Ce sont ces retours qui me nourrissent, ceux qui donnent l'impression que l'art est magique et qu'il peut changer le monde en imprimant dessus une vision.
Quand on a gouté à un tel feedback et qu'on sait qu'on ne le trouvera pas ailleurs, on est fait comme un rat. Mais que c'est vampirisant !
Pour chaque chose que je créais, durant même sa conception, j'étais déjà fixée sur le plaisir de la publication au-delà du plaisir de créer. L'ironie était particulièrement criante lors de mes séances de land art, dont une des vertues est de se retrouver dehors, de faire de l'art avec chaque élément naturel qui nous entoure et de reprendre le temps d'observer : même dans ces moment là, mon esprit était tourné vers internet.

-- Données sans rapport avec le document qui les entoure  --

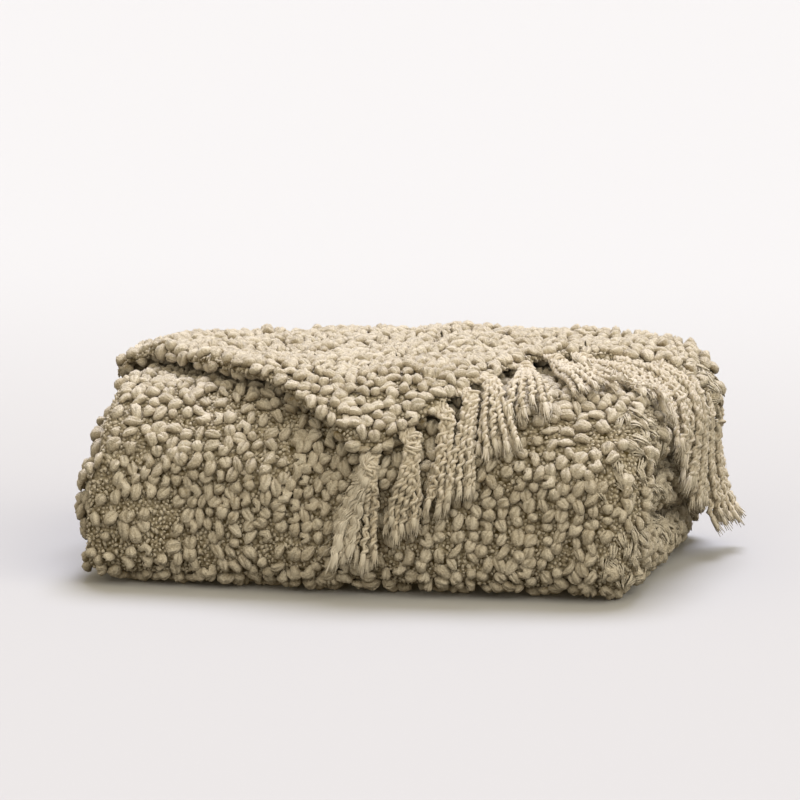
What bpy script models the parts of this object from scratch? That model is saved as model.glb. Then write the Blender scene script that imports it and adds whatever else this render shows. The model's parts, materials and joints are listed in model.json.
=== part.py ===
"""A boucle throw, folded in thirds and then up along its length, with one fringed corner turned over the top.

Metres, +Z up. The throw's front faces -Y and it rests on z = 0, with the origin on its underside.
"""

from math import cos, exp, hypot, pi, sin

import bmesh
import bpy
import numpy as np

# One ply is the cloth with the loops on both faces. Three plies make the strip, and three runs of it the stack.
PLY = 0.0145
PLY_GAP = 0.0025
PITCH = PLY + PLY_GAP
STRIP = 3 * PLY + 2 * PLY_GAP
STRIP_GAP = 0.003
LEVEL = STRIP + STRIP_GAP
STACK = STRIP + 2 * LEVEL

HALF_WIDTH = 0.214
FRONT = -0.146
BACK = 0.144
DEPTH = BACK - FRONT

# Bends of the strip's middle, as it folds up along its length. Its two ends are squeezed a little thinner.
LOW_BEND = 0.030
TOP_BEND = 0.036
WALL_Y = FRONT + STRIP / 2
BACK_BEND_Y = BACK - STRIP / 2 - LEVEL / 2
INNER_END_Y = WALL_Y + STRIP / 2 + STRIP_GAP
TOP_END_Y = 0.112
TOP_LEVEL = STRIP / 2 + 2 * LEVEL
INNER_EDGE_X = HALF_WIDTH - PITCH - PLY / 2 - 0.004
OUTER_EDGE_X = -HALF_WIDTH + (PITCH + PLY) / 2 + 0.003
INNER_SQUEEZE = 0.66
END_SQUEEZE = 0.86

# The flap is the last ply, turned over at the back and laid forward over the stack.
FLAP_PLY = 0.0115
FLAP_RISE = 0.0012
FLAP_HEIGHT = STACK + FLAP_RISE + FLAP_PLY / 2
FLAP_ROOT = 0.030
FLAP_TURN_Y = 0.118
SIDE_BEND_X = HALF_WIDTH - PITCH - PLY / 2

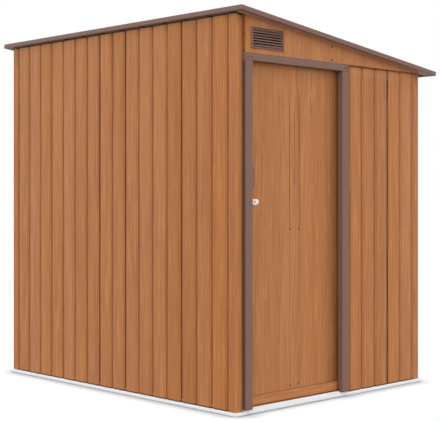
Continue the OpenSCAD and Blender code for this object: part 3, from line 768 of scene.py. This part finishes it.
def screwTree():
    # a washer and a domed head with a cross slot on every point, facing the way its attribute says
    tree, ins, out = openGroup("screwHeads", "GeometryNodeTree", {
        "Points": "shape", "Head Radius": 0.004, "Head Height": 0.0022, "Washer Radius": 0.0055,
        "Washer Height": 0.0008, "Seed": 4, "Look": "look"}, {"Screws": "shape"})
    radius, height, base = ins["Head Radius"], ins["Head Height"], ins["Washer Height"]

    def disc(wide, tall):
        return add(tree, "GeometryNodeMeshCylinder", {"Vertices": 16, "Radius": wide, "Depth": tall})

    def lifted(shape, rise):
        return add(tree, "GeometryNodeTransform", {"Geometry": shape, "Translation": vector(tree, z=rise)})

    def domed(shape, top, rise, shrink):     # raises the top face and draws it in
        raised = add(tree, "GeometryNodeExtrudeMesh", {
            "Mesh": shape, "Selection": top, "Individual": False, "Offset Scale": times(height, rise)})
        drawn = add(tree, "GeometryNodeScaleElements", {
            "Geometry": raised, "Selection": raised.outputs["Top"], "Scale": shrink})
        return drawn, raised.outputs["Top"]

    washer = lifted(disc(ins["Washer Radius"], base), times(base, 0.5))
    rim = disc(radius, times(height, 0.5))
    crown, _ = domed(*domed(rim, rim.outputs["Top"], 0.32, 0.84), 0.18, 0.7)
    long, thin, deep = times(radius, 1.05), times(radius, 0.22), times(height, 0.8)
    cross = add(tree, "GeometryNodeMeshBoolean", operation="UNION")
    for x, y in ((long, thin), (thin, long)):
        bar = add(tree, "GeometryNodeMeshCube", {"Size": vector(tree, x, y, deep)})
        plug(cross.inputs[1], lifted(bar, times(height, 0.75)))
    slotted = add(tree, "GeometryNodeMeshBoolean", {"Mesh 1": crown}, operation="DIFFERENCE")
    plug(slotted.inputs[1], cross)
    head = lifted(slotted, plus(base, times(height, 0.25)))
    facing = add(tree, "GeometryNodeInputNamedAttribute", {"Name": "facing"}, data_type="FLOAT_VECTOR")
    aimed = add(tree, "FunctionNodeAlignRotationToVector", {"Vector": facing}, axis="Z")
    spin = add(tree, "FunctionNodeRandomValue", {2: 0.0, 3: 3.14, "Seed": ins["Seed"]}, data_type="FLOAT")
    turn = add(tree, "FunctionNodeEulerToRotation", {"Euler": vector(tree, z=spin.outputs[1])})
    turned = add(tree, "FunctionNodeRotateRotation", {
        "Rotation": aimed, "Rotate By": turn}, rotation_space="LOCAL")
    copies = add(tree, "GeometryNodeInstanceOnPoints", {
        "Points": ins["Points"], "Instance": joined(tree, washer, head), "Rotation": turned})
    return closeGroup(tree, out, {"Screws": madeReal(tree, copies, ins["Look"])})


pressedSheet, evenRow, screwHeads = pressedSheetTree(), rowTree(), screwTree()
print("growing trees built")


def camel(first, words):
    return first + "".join(word.capitalize() for word in words)


# base frame

def buildBase():
    size = {"bend": 1.6 * mm, "ledge": 11.7 * mm}
    sides = {"base_front": frontSide, "base_back": backSide, "base_left": leftSide, "base_right": rightSide}
    for node, space in sides.items():
        lowest, highest = reach(node, space)
        line = [(size["ledge"], highest.y), (lowest.x, highest.y), (lowest.x, 0), (highest.x, 0)]
        strip = rolled(line, (lowest.z, highest.z), space, size["bend"], cut=(1, 1))
        makePiece(camel("baseFrame", node.split("_")[1:]), [strip], "shed", [node],
                  ["whiteCoat", "whiteCoat"])
    softened("wallCleats", "wall_cleats", "shed", "whiteCoat")


# corner posts

def buildPosts():
    size = {"bend": 2.2 * mm}
    corners = {
        "corner_front_left": ((leftFace, frontFace, 0), 1, 1),
        "corner_front_right": ((rightFace, frontFace, 0), -1, 1),
        "corner_back_left": ((leftFace, backFace, 0), 1, -1),
        "corner_back_right": ((rightFace, backFace, 0), -1, -1),
    }
    for node, (at, x, y) in corners.items():
        space = axes(at, (x, 0, 0), (0, y, 0), (0, 0, 1))
        lowest, highest = reach(node, space)
        line = [(0, highest.y), (0, 0), (highest.x, 0)]
        strip = rolled(line, (lowest.z, roofLine(at[0]) - roofGap), space, size["bend"],
                       cut=(0, roofFall * x))
        post = makePiece(camel("cornerPost", node.split("_")[1:]), [strip], "shed", [node],
                         ["postSideShadedPrint", "backCoat", "gablePrint"])
        # the side faces keep the post print darkened with painted shade
        for face in post.data.polygons:
            if face.material_index == 0 and abs(face.normal.y) > 0.7:
                face.material_index = 2      # the face towards the door side or the back


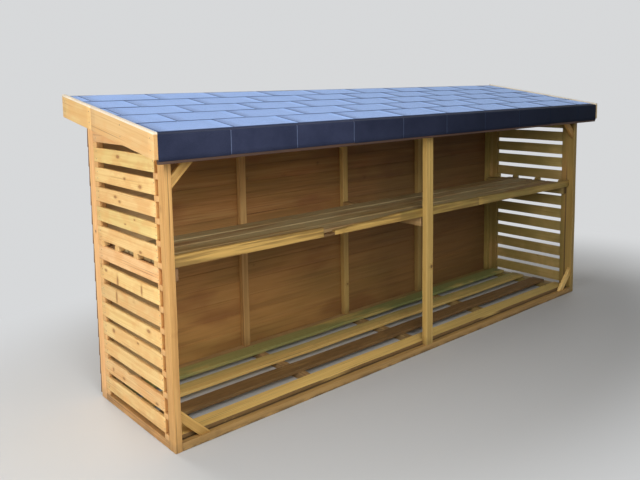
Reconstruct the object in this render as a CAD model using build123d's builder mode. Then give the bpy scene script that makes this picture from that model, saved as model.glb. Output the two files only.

4/ C'est bien la culture capitaliste qui maintenait mon usage des réseaux sociaux malgré ses aspects délétères.
Sans compter que dans un monde où l'argent à une telle prépondérance sur notre survie, je ne perdais pas de vue que si je voulais vivre de mes créations, faire le buzz et avoir de l'audience pouvait être utile. Et c'est seulement parce que l'idée du refus de parvenir m'a complètement gagnée que perdre mon "audience" n'a plus d'importance. Je crée quand j'ai le désir de le faire, soit par simple plaisir, soit par militantisme mais plus dans une optique d'en vivre ou que ça rapporte. En définitive c'est bien parce que je me défait de la culture capitaliste autour de la production artistique que j'arrive enfin à lâcher les réseaux sociaux et c'est un soulagement.
J'ai toujours besoin de partager, preuve en est de cet article, mais il est hors de question de continuer à laisser les GAFA à se rendre indispensables.